As I think all the hype on public charging infrastructure, certainly Level II AC charging, is poorly directed, why the diatribe on FAST charging standards?
There is little advantage to public charging at 240vac 80 amps. You can do that at home. And largely do. And it is a rare instance in a car with 80 mile range to have any NEED for public charging. The only real scenario is when you are traveling non-local distances – such as between cities. And then it is too little too late. An eight hour stop to charge after a one and a half hour drive just doesn’t make any sense at all.

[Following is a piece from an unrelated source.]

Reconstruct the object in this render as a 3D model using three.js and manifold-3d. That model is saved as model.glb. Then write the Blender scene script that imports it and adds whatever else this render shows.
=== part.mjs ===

Fast charging, on the other hand, given the touted 20 minute scenario, is somewhat enabling. It would allow you to drive 80 miles and charge in 20 minutes. In reality, it takes 20 minutes to gas your car – not the 5 minutes universally quoted. I’ve NEVER been in and out of a gas station in
five minutes. But 15-20 is normal. If this was extended to 20-30, no problem.
Unfortunately, what SAE adopted is a 200 amp standard. On higher voltage OEM cars, this might indeed do 80% charge in 20 minutes. But it really doesn’t for our cars, which tend to be 200v or less. Our most popular cell size is of course the CA180FI. And at 200 amps, it would take most of an hour to recharge.
But even that would be enabling. It would turn a cross country trek from a total endurance test to mildly annoying. We are not GOING to have a national network of fast charging stations without a fast charging standard. And so while I abhor the 200 amp limit (how hard IS 300 amps), and likewise share Elon Musk’s opinion of the ridiculous charge connector – just an engineering and design mess – I’m pleased to have a standard at all.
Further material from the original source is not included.